As part of the 2022-2023 Distinguished Senior Faculty Award for Research, Silver had the honor of delivering a special lecture, “Coping with Collective Trauma: From Mass Violence to COVID-19.”
But, first, she thanked the room full of fellow faculty members from across campus and her family who gathered at the Newkirk Alumni Center March 1 to fete her and nine other award winners.
“I was on the committee many years ago that selected these award winners and I know how competitive it is,” Silver said. “I’m so honored and I want to thank so many of my colleagues who are here tonight, and who nominated me for this award.”
UCI’s Academic Senate confers the award on a faculty member who has made significant contributions to scholarship through sustained, distinguished research.
Silver is an expert on coping with collective traumas. Since joining the faculty at UCI in 1989, her research has focused on community-wide disasters. She has studied trauma from natural disasters such as wildfires, earthquakes and hurricanes, mass violence events such as terrorist attacks and school shootings, and pandemics, including COVID-19. She has been offering her expertise to policymakers on Capitol Hill and in numerous journal articles, media interviews and webinars for decades.
Silver’s research has been funded by dozens of grants from the National Science Foundation, the National Institute of Justice, the U.S. Department of Homeland Security, and others. She regularly receives national honors and is cited by major media outlets as well as prestigious journals that publish her cutting-edge research.
In her Distinguished Faculty Lecture, Silver provided an overview of her research on the effect that media exposure has on how people cope with collective traumas like the Boston Marathon bombings, the Sept. 11 terrorist attacks, the Pulse Nightclub shooting in Orlando, Florida, and the Covid-19 pandemic.
In short, she has found the more media exposure, the more distress.
“Unlike direct exposure to an event that has a beginning and an end, media coverage of large collective traumas often includes eye-catching, sensationalized graphic and sometimes gruesome content that repeats over and over and over,” Silver explained.
In her studies, Silver and her research team have found that the more you engage in media related to terrorism and mass violence, the more likely you are to be distressed and the more you are drawn to the next news story about violence. And, she notes, “this is a cycle from which it is very difficult to extricate oneself.”
Because of her research results over the past couple decades, Silver said she and her colleagues were pretty sure that media might play a role in how people responded to the Covid-19 pandemic so they began a study at the very beginning of the pandemic in the United States. Beginning in March, 2020, they asked people about the extent to which they engaged in media about the pandemic and its associated stressors.
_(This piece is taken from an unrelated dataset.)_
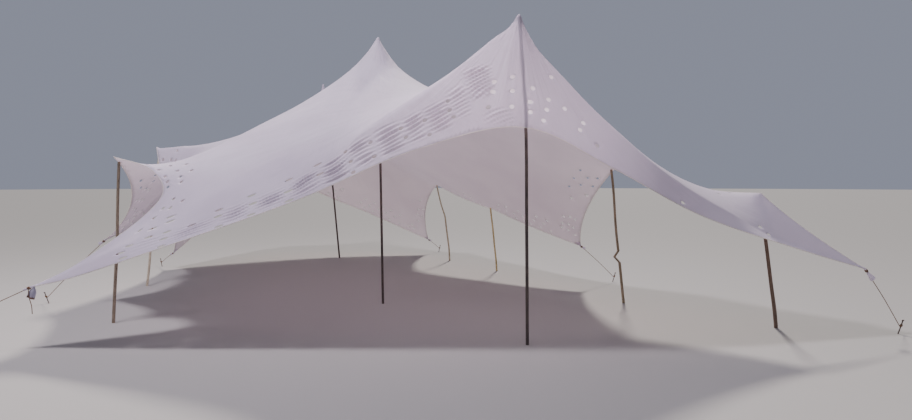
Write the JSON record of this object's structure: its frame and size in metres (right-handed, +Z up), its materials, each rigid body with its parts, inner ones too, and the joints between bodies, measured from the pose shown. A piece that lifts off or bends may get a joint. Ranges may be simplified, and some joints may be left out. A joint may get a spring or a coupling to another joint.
{
  "type": "stretch tent",
  "caption": "Elastic fabric canopy raised to peaks by slender masts, held up round its edge by side poles and roped down at its corners to ground pegs",
  "frame": {"origin": "on the ground, under the middle of the whole tent with its pegs", "axes": "+X to the right of the long front edge, +Y to the rear, +Z up"},
  "size_m": [12.6522, 11.7638, 4.4032],
  "materials": {
    "fabric": "white knitted stretch fabric, translucent, wrinkled where it is pulled",
    "mast": "dark weathered tube",
    "side_pole": "bare pale timber pole",
    "dark_pole": "dark bare timber pole",
    "rope": "laid rope",
    "peg": "dull steel, rubbed"
  },
  "bodies": {
    "root": {"front_left_corner": "fabric", "front_left_border": "fabric", "front_gable_left": "fabric", "front_gable_right": "fabric", "front_right_border": "fabric", "front_right_corner": "fabric", "left_slope": "fabric", "front_left_saddle": "fabric", "right_slope": "fabric", "front_right_saddle": "fabric", "right_gable": "fabric", "rear_right_saddle": "fabric", "rear_right_slope": "fabric", "rear_right_corner": "fabric", "rear_gable": "fabric", "rear_left_corner": "fabric", "rear_left_saddle": "fabric", "left_gable": "fabric", "front_mast": "mast", "centre_mast": "mast", "rear_mast": "mast", "left_front_pole": "side_pole", "left_rear_pole": "side_pole", "rear_right_pole": "side_pole", "right_rear_pole": "side_pole", "right_middle_pole": "side_pole", "right_front_pole": "dark_pole", "front_left_knot": "fabric", "front_left_rope": "rope", "front_left_peg": "peg", "front_left_rope_end": "rope", "front_right_knot": "fabric", "front_right_rope": "rope", "front_right_peg": "peg", "left_knot": "fabric", "left_rope": "rope", "left_peg": "peg", "rear_left_knot": "fabric", "rear_left_rope": "rope", "rear_left_peg": "peg", "rear_right_knot": "fabric", "rear_right_rope": "rope", "rear_right_peg": "peg", "right_knot": "fabric", "right_rope": "rope", "right_peg": "peg"}
  },
  "joints": []
}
As predicted, the researchers found that with increasing hours of daily media exposure, stress levels increased.
Silver offered the following takeaways:
- Both the amount and content of media-based exposure to collective traumas play an important role for health and well-being.
- Engaging in four or more hours per day of media about a collective trauma is associated with more psychological distress.
- Media exposure can create a feedback loop of distress and greater exposure to media over time.
- Overexposure to media about adversity can amplify stress in the short term, with likely downstream mental and physical health effects.
“My bottom line message is monitor your media exposure,” Silver advised. “There’s no shortage of bad news to capture our attention so it’s very important that we don’t get carried away.”